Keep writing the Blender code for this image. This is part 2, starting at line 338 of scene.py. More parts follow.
****************************************
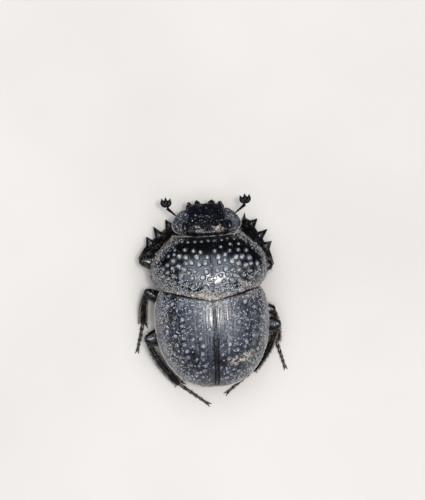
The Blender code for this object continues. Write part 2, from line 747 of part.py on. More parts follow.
****************************************
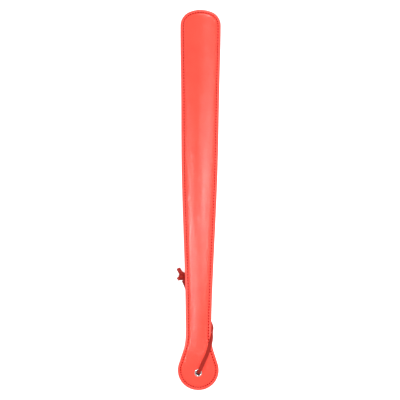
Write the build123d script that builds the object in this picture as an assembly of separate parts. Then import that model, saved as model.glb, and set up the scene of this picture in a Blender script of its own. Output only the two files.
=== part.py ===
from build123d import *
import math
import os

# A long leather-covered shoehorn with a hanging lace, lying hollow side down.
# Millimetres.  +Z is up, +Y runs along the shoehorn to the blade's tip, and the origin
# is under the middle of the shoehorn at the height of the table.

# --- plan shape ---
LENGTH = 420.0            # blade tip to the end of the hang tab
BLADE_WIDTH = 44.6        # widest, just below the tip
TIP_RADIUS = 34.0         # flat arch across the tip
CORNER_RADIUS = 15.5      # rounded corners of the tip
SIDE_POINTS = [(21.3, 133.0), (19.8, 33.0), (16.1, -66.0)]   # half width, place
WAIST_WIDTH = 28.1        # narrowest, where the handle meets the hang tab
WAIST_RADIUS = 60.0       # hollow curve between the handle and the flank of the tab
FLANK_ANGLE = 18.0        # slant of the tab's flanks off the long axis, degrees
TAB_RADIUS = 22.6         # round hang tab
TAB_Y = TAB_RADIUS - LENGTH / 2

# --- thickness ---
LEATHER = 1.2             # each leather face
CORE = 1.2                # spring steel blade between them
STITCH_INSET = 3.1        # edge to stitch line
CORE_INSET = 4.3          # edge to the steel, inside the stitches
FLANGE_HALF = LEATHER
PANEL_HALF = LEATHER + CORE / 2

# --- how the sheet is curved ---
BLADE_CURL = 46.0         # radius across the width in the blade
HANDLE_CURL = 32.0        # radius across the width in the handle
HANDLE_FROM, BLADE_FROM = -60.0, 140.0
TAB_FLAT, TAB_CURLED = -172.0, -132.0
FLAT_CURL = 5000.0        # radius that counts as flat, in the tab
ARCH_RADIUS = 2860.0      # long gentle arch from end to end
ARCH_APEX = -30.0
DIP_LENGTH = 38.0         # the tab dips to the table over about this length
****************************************
**What the task asks:** Beginning with the line that contains "Write the build123d" and ending with the line that contains "# is under the", repeat exactly those lines and no others.

**Right answer:**
Write the build123d script that builds the object in this picture as an assembly of separate parts. Then import that model, saved as model.glb, and set up the scene of this picture in a Blender script of its own. Output only the two files.
=== part.py ===
from build123d import *
import math
import os

# A long leather-covered shoehorn with a hanging lace, lying hollow side down.
# Millimetres.  +Z is up, +Y runs along the shoehorn to the blade's tip, and the origin
# is under the middle of the shoehorn at the height of the table.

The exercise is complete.